Make Your Classroom Truly Global

This post is sponsored by Samsung. All thoughts and opinions are my own. 

One of the great things about being a connected educator is the conversations that happen on a regular basis with colleagues and learners from across the globe. Being connected means that educators can think and learn, grow and reflect with not just those directly around us but also those in the far reaches of the globe.

How awesome is that!

I just love the fact that the world gets so much smaller when we use technology like that. There really are endless learning opportunities for students (and teachers as well).

During the Arab Spring a high school teacher in my district was struggling to get her students to understand the whys of those events. It was easy to read about them in a magazine or watch a news report but she knew there had to be a better way. We talked and I suggested we try to Skype someone in. It was a long shot to get someone from that region but worth it so the students could hear first hand what was happening and why it was happening.

I took to Twitter and through some connections was put in touch with a teacher in southern Egypt. We arranged a brief Skype chat where he was able to describe what was happening and, most importantly, the why.

We knew it was important to connect the students to their content. And we did so by going global.

You know it's important too. But where do you start? And what sorts of global projects are out there?

First, what tools will you need?

That's a tough one to answer. It will all depend on the type of collaboration and project you want to undertake. Internet is a must. But if you want to do video chatting, a good webcam and external mic is necessary. I always recommend external devices for that sort of thing. Built-in stuff can be a challenge to manipulate and get the image or the sound just right. Spend a little bit of money and get something good.

Additionally, Samsung provides a variety of educational technology with lots of options to tailor the product to the learning experience you are trying to create. Samsung unveiled their Chromebook 3 solutions at FETC this month, including a phased approach to converting classrooms to Chromebooks  to help schools with budget and resource constraints leverage their existing hardware during the transition.

You will also want a Skype account. Skype to Skype calls are free and include video. You can use your Skype account to call cell or landline numbers for a fee but for collaboration voice and video are always great and free. Google Hangouts can be a great alternative. If you have a Google account you can start a video hangout with up to 10 people which is great for multiple rooms participating or multiple locations. And Hangouts make it easy to record your sessions and post them to Youtube later.

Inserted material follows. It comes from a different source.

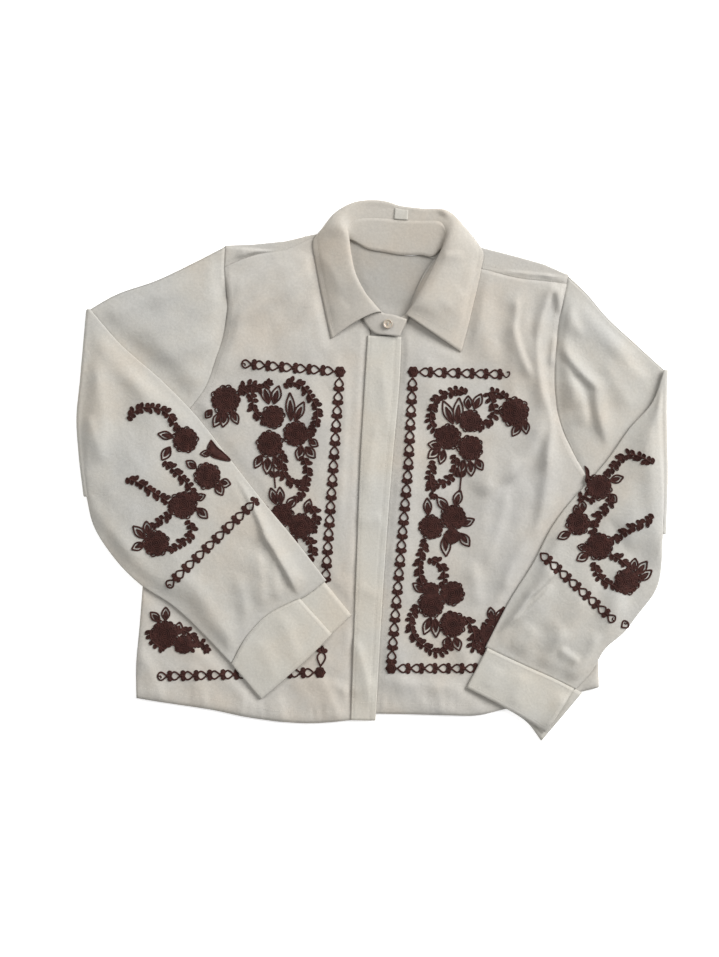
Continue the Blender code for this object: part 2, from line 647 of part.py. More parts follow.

So, with the software and hardware out of the way we can focus in on where to find people and projects.

Hashtags-Yep, Twitter. Ok, I know. You've heard me ramble on about Twitter. But seriously. If you want to make global connections, you've got to be on Twitter. I mean, where else can I have a conversation with a teacher in New Zealand at 4am? Hashtags make it easier and easier to narrow your focus on who to collaborate with. And with the number of state and national chats and hashtags it might only take a matter of moments to find someone. Check out my post on using Hashtags and visit this page to see all the current educational hashtags being used.

Teacher's Guide To International Collaboration On The Internet-From the U.S. Dept. of Education, this handy resource is full of ideas and projects for collaborating internationally. Everything from email exchanges to video chatting to global challenges can be found here. And it's broken down by subject area so you can easily find a project to fit your needs.

QuadBlogging-This is one of my favorite projects. The idea here is you and your students blog and comment with other students in another country. One week your class does the writing and the other classes comment and the next week it switches. It can be very insightful to see what other students are writing about. I have seen some pretty powerful posts come from this project. Check out their website to learn more.

Skype Classroom-As I mentioned before, Skype Classroom can be a powerful resource to connect your classroom to the world. Registering for free with your Skype account gives you access to message boards that allow you to look for someone to collaborate with or post looking to collaborate with someone else. You can direct your posts for specific countries or regions too. And the projects here are pretty neat. Definitely a place not to miss.